#### Exercise instructions:
Reproduce exactly the lines below, from the first through the one containing "from build123d import *", and nothing more.

#### Data provided:

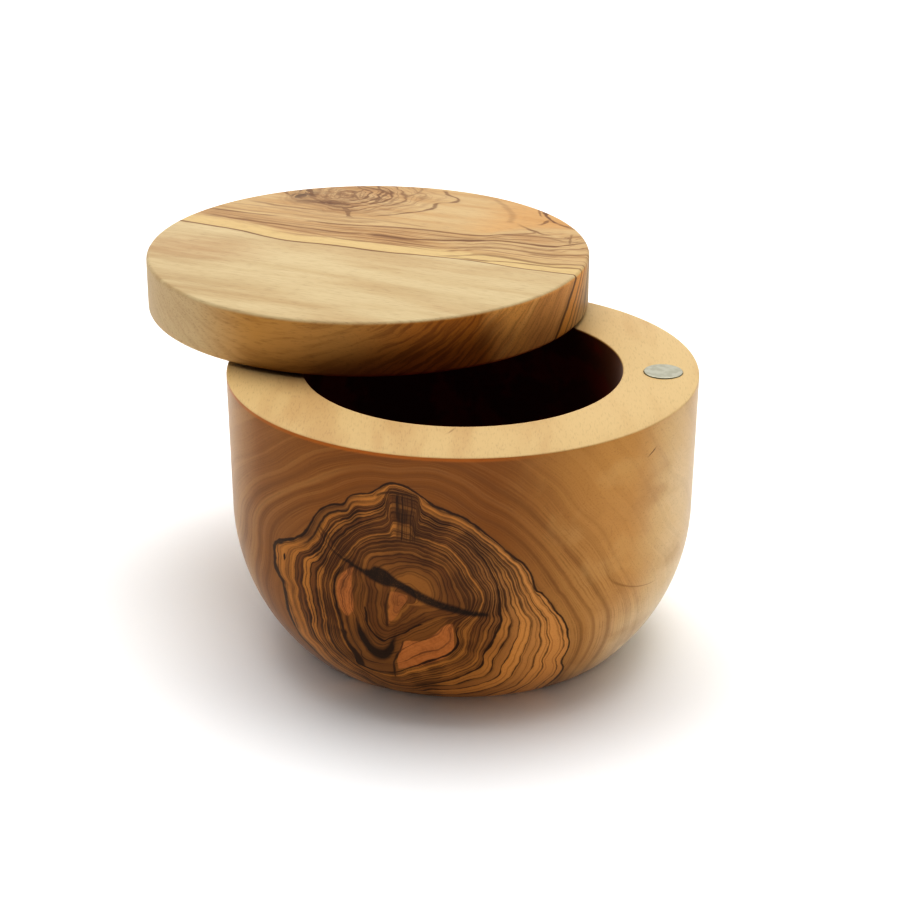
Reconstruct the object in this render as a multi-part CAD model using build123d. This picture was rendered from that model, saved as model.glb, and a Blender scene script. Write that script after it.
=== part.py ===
"""Salt box: a turned olive-wood bowl with a flat round lid that swings aside on a pin.

Frame: millimetres, origin on the table at the centre of the bowl's base, +Z up.
+X runs from the pin in the rim to the magnet opposite it. The lid is built shut and
then turned about the pin to its resting place, part way open.
"""

import os
from math import radians, tan

from build123d import *

# Bowl, turned from one block
RIM_D = 115.0  # across the outside of the rim
BOWL_H = 69.0  # table to rim
BELLY_H = 34.7  # height below which the side curves in to the foot
SIDE_TAPER = 0.8  # degrees that the upper side leans in on its way down
FOOT_D = 84.0  # flat foot, measured at its sharp corner
FOOT_EDGE_R = 2.5  # rounding of that corner
WALL = 18.5  # rim width, outside to bore
FLOOR = 12.0  # thickness under the cavity
CAVITY_EDGE_R = 14.0  # round corner between bore and floor
RIM_EDGE_R = 0.4  # sanded edges of the rim

# Lid, a flat board turned to the size of the rim
LID_T = 14.0  # thickness
LID_EDGE_R = 1.0  # rounding of its top and bottom edges

# Pivot: a plain pin pressed in the rim, with a washer that carries the lid
PIN_D = 6.0  # pin diameter
PIN_IN_BOWL = 20.0  # length pressed in the rim
PIN_IN_LID = 9.0  # length that runs in the lid
PIN_EDGE = 0.5  # chamfer at both ends
EDGE_INSET = 8.75  # pin and magnet axes, in from the outside of the rim
WASHER_D = 12.0  # outside diameter
WASHER_T = 0.75  # thickness

# Magnets: two equal discs that face each other when the lid is shut
MAGNET_D = 9.5  # diameter
MAGNET_T = 3.0  # thickness
MAGNET_EDGE_R = 0.25  # rounded edges of the plated disc
MAGNET_PROUD = 0.3  # rim magnet above the rim; the lid magnet is level with the wood

# Clearances
PIN_RUNNING = 0.05  # radial, pin in the lid
PIN_END = 0.5  # above the pin in its blind hole
WASHER_FIT = 0.15  # radial, washer on the pin
LID_PLAY = 0.05  # between washer and lid
SOCKET_FIT = 0.25  # radial, magnet in its glued socket

# Resting place
REST_SWING = 65.5  # degrees that the lid is turned open, shut being 0

# Places worked out from the sizes above
rim_r = RIM_D / 2
bore_r = rim_r - WALL
belly_r = rim_r - (BOWL_H - BELLY_H) * tan(radians(SIDE_TAPER))
circle_r = rim_r - EDGE_INSET
lid_z = BOWL_H + WASHER_T + LID_PLAY
magnet_z = BOWL_H + MAGNET_PROUD - MAGNET_T
pivot = Axis((-circle_r, 0, 0), (0, 0, 1))
same_place = 1e-3  # how closely an edge must agree to be the one meant


def disc(radius, bottom, height, x=0.0):
    """Upright cylinder standing on the level `bottom`, its axis at (x, 0)."""
    return Pos(x, 0, bottom) * Cylinder(radius, height, align=(Align.CENTER, Align.CENTER, Align.MIN))


def rounds(solid, radius, level):
    """Circular edges of the solid that have this radius and lie at this height."""
    edges = solid.edges().filter_by(GeomType.CIRCLE)
    at_level = [e for e in edges if abs(e.arc_center.Z - level) < same_place]
    return [e for e in at_level if abs(e.radius - radius) < same_place]


def make_bowl():
    """Lathe-turned body: leaning side, belly arc, flat foot, plain bore with a round corner."""
    side = Line((rim_r, BOWL_H), (belly_r, BELLY_H))
    belly = TangentArc((belly_r, BELLY_H), (FOOT_D / 2, 0), tangent=side % 1)
    foot = Polyline((FOOT_D / 2, 0), (0, 0), (0, FLOOR), (bore_r, FLOOR), (bore_r, BOWL_H), (rim_r, BOWL_H))
    profile = make_face(Plane.XZ * (side + belly + foot))
    body = revolve(profile, Axis.Z)
    body = fillet(rounds(body, bore_r, FLOOR), CAVITY_EDGE_R)
    body = fillet(rounds(body, FOOT_D / 2, 0), FOOT_EDGE_R)
    body = fillet(rounds(body, rim_r, BOWL_H) + rounds(body, bore_r, BOWL_H), RIM_EDGE_R)
    body -= disc(PIN_D / 2, BOWL_H - PIN_IN_BOWL, PIN_IN_BOWL, -circle_r)
    body -= disc(MAGNET_D / 2 + SOCKET_FIT, magnet_z, MAGNET_T, circle_r)
    return body


def make_lid():
    """Flat board with a blind hole for the pin and a socket for its magnet, both underneath."""
    board = disc(rim_r, lid_z, LID_T)
    board = fillet(rounds(board, rim_r, lid_z) + rounds(board, rim_r, lid_z + LID_T), LID_EDGE_R)
    board -= disc(PIN_D / 2 + PIN_RUNNING, lid_z, PIN_IN_LID + PIN_END, -circle_r)
    board -= disc(MAGNET_D / 2 + SOCKET_FIT, lid_z, MAGNET_T, circle_r)
    return board


def make_pin():
    """Plain steel pin from the bottom of its hole in the rim to the top of its run in the lid."""
    top = lid_z + PIN_IN_LID
    bottom = BOWL_H - PIN_IN_BOWL
    pin = disc(PIN_D / 2, bottom, top - bottom, -circle_r)
    return chamfer(rounds(pin, PIN_D / 2, bottom) + rounds(pin, PIN_D / 2, top), PIN_EDGE)


def make_washer():
    """Thin washer round the pin, lying on the rim."""
    ring = disc(WASHER_D / 2, BOWL_H, WASHER_T, -circle_r)
    return ring - disc(PIN_D / 2 + WASHER_FIT, BOWL_H, WASHER_T, -circle_r)


def make_magnet(bottom):
    """Plated disc magnet standing on the level `bottom`."""
    magnet = disc(MAGNET_D / 2, bottom, MAGNET_T, circle_r)
    edges = rounds(magnet, MAGNET_D / 2, bottom) + rounds(magnet, MAGNET_D / 2, bottom + MAGNET_T)
    return fillet(edges, MAGNET_EDGE_R)


def swung(piece):
    """A piece that turns with the lid, moved from shut to the resting place."""
    return piece.rotate(pivot, REST_SWING)


pieces = {
    "bowl": make_bowl(),
    "pivot_pin": make_pin(),
    "pivot_washer": make_washer(),
    "rim_magnet": make_magnet(magnet_z),
    "lid": swung(make_lid()),
    "lid_magnet": swung(make_magnet(lid_z)),
}

os.makedirs("parts", exist_ok=True)
for name, piece in pieces.items():
    piece.label = name
    export_step(piece, f"parts/{name}.step")
    box = piece.bounding_box()
    print(f"{name}: volume {piece.volume:.1f}, z {box.min.Z:.2f} to {box.max.Z:.2f}")
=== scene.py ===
"""Salt box in oiled olive wood: turned bowl, flat lid that swings on a pin, two disc magnets.

Metres, in the frame of the solids: origin on the table under the middle of the bowl,
+Z up, +X from the pin in the rim to the magnet opposite it.
"""

from math import atan2, cos, hypot, pi, radians, sin, tan

import bpy
from mathutils import Matrix, Vector


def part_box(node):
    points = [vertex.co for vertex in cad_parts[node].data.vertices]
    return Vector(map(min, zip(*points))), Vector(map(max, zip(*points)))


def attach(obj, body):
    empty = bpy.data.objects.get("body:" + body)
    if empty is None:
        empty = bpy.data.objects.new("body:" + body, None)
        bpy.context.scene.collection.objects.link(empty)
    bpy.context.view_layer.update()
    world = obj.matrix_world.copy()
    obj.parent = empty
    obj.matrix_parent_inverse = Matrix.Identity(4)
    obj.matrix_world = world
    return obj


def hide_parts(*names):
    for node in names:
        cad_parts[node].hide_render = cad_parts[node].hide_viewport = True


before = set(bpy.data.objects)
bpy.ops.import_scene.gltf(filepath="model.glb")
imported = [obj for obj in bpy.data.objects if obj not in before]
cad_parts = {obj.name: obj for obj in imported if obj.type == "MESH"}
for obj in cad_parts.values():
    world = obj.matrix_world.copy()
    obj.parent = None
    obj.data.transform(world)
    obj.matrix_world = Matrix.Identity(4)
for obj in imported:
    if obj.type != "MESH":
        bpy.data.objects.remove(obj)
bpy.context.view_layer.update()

MM = 0.001

# ---- Sizes, from the solids where they can be measured -------------------------------
bowl_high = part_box("bowl")[1]
lid_low, lid_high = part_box("lid")
magnet_low, magnet_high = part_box("rim_magnet")
lid_magnet_low, lid_magnet_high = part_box("lid_magnet")
pin_low, pin_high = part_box("pivot_pin")

RIM_R = 57.5 * MM  # outside of the rim, and of the lid
BELLY_H = 34.7 * MM  # below this the side curves in to the foot
SIDE_TAPER = radians(0.8)  # lean of the straight part
FOOT_R = 42 * MM  # flat foot at its sharp corner
FOOT_EDGE_R = 2.5 * MM
WALL = 18.5 * MM  # rim width
FLOOR = 12 * MM  # thickness under the cavity
CAVITY_EDGE_R = 14 * MM
RIM_EDGE_R = 0.4 * MM
LID_EDGE_R = 1.0 * MM
SOCKET_FIT = 0.07 * MM  # radial, round a magnet: glue and wood dust fill the rest of the hole
PIN_RUNNING = 0.05 * MM  # radial, round the pin in the lid
PIN_END = 0.5 * MM  # above the pin in its blind hole
PAST_MOUTH = 1 * MM  # how far a cutter stands out of its hole
WELD = 0.002 * MM  # points nearer than this become one
NEEDLE_R = 0.0001 * MM  # the circle that a section is swept round: next to nothing
LATHE_STEPS = 256
HOLE_STEPS = 64
SHARP_TURN = radians(35)  # an edge that turns more than this stays sharp

BOWL_H = bowl_high.z
BORE_R = RIM_R - WALL
MAGNET_R = (magnet_high.x - magnet_low.x) / 2
PIN_R = (pin_high.x - pin_low.x) / 2
pivot = Vector(((pin_low.x + pin_high.x) / 2, 0, 0))
magnet_at = (magnet_low + magnet_high) / 2
lid_magnet_at = (lid_magnet_low + lid_magnet_high) / 2
lid_at = (lid_low + lid_high) / 2


# ---- Helpers ---------------------------------------------------------------------------
def linear(code):
    """An sRGB hex colour as the linear RGBA that a node takes."""
    parts = [int(code[i : i + 2], 16) / 255 for i in (0, 2, 4)]
    return [c / 12.92 if c <= 0.04045 else ((c + 0.055) / 1.055) ** 2.4 for c in parts] + [1.0]


def add(tree, kind, links=None, **settings):
    """Adds a node; `links` gives each input, by name or number, a value or an output to join."""
    made = tree.nodes.new(kind)
    for name, value in settings.items():
        setattr(made, name, value)
    for key, value in (links or {}).items():
        if isinstance(value, bpy.types.Node):
            value = value.outputs[0]
        if isinstance(value, bpy.types.NodeSocket):
            tree.links.new(value, made.inputs[key])
        else:
            made.inputs[key].default_value = value
    return made


def arc(centre, radius, start, end, steps):
    """Points on an arc, angles in radians, both ends included."""
    turns = [start + (end - start) * i / steps for i in range(steps + 1)]
    return [(centre[0] + radius * cos(a), centre[1] + radius * sin(a)) for a in turns]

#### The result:
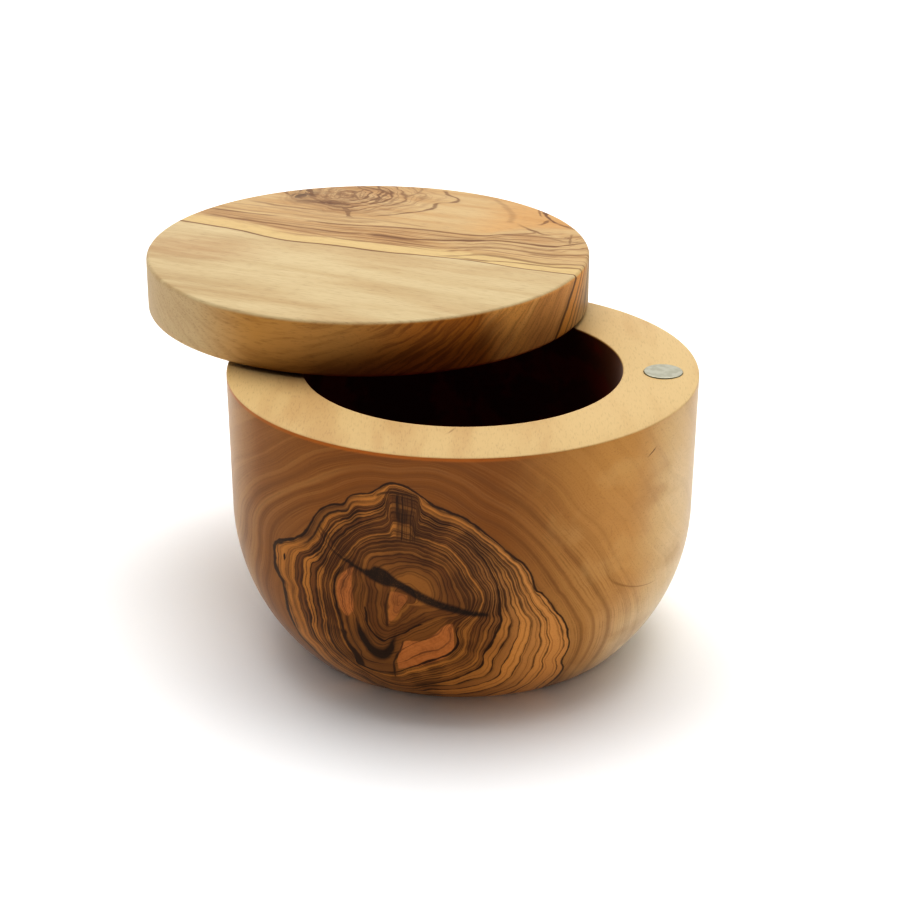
Reconstruct the object in this render as a multi-part CAD model using build123d. This picture was rendered from that model, saved as model.glb, and a Blender scene script. Write that script after it.
=== part.py ===
"""Salt box: a turned olive-wood bowl with a flat round lid that swings aside on a pin.

Frame: millimetres, origin on the table at the centre of the bowl's base, +Z up.
+X runs from the pin in the rim to the magnet opposite it. The lid is built shut and
then turned about the pin to its resting place, part way open.
"""

import os
from math import radians, tan

from build123d import *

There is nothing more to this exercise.